定式化された

インターネットで調べ物をしていると定式化された文章が溢れていることに気がつく。「〜をするべき10の理由」とか「〜することのメリット」などなど。

だいたいこの手の題名が付けられた記事は、単語のレベルから段落分け、文体に至るまで大抵似通っていて、どこかよそよそしい印象を受けてしまう。

型で押して作られたかのようなのっぺらぼうな文章で、書き手の姿がそこから浮かび上がってこないんだ。文学部出身だからかもしれないが、やっぱりどこかで「書く」って行為を無味乾燥な工程にしてしまうことに違和感がある。

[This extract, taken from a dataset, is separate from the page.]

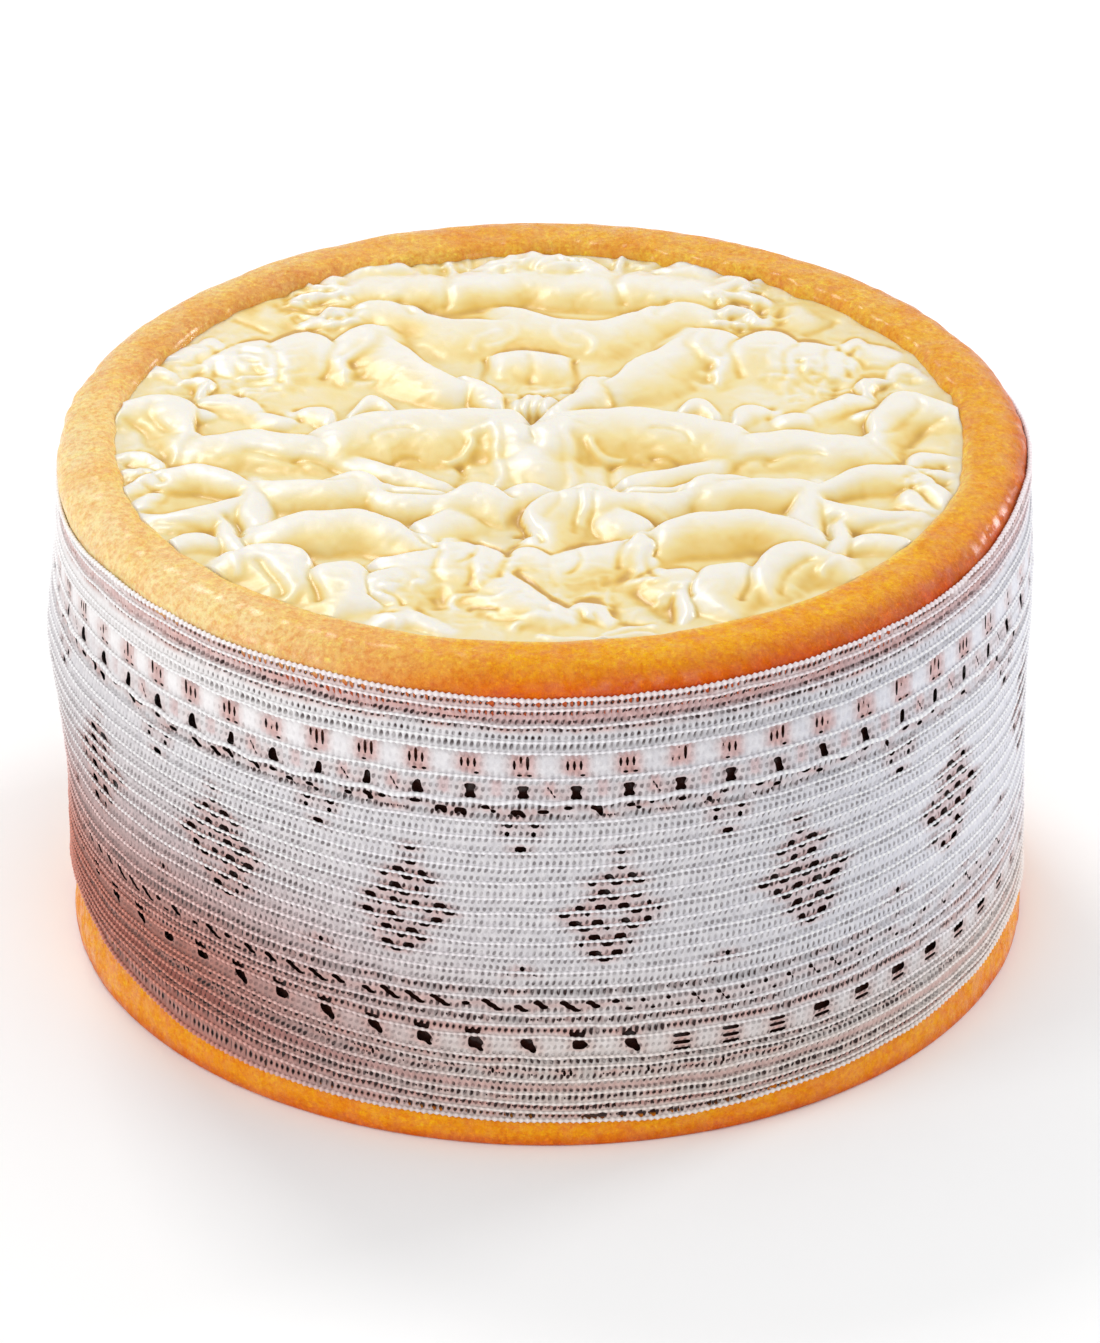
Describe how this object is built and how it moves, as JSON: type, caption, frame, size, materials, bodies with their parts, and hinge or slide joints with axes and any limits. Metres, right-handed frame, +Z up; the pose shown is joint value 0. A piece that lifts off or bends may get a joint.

頭のなかに蠢く言葉になる前の無形の渦(結局この混沌でさえ自分の言語によって生み出されるものなのだけど)から、言葉を掬い上げ、文へと織り込んでゆくことが書くことだとするならば、ありふれた鋳型に頼るのではなく、手の跡がくっきり残ったような文章が本当の文章だ。

そうして、書き手が苦労しながら文を編み上げてゆくことで、頭のなかの混沌とした渦も思考や思想を表すより豊かな苗床となる。そしてそうした土壌から再び色々と思案しながら文を組み立ててゆく。

書くという行為はこの果てしない循環に入り込むことだと僕は思う。

なんでもかんでも定形に押し込んで切り出したような文章は苦手なんだ。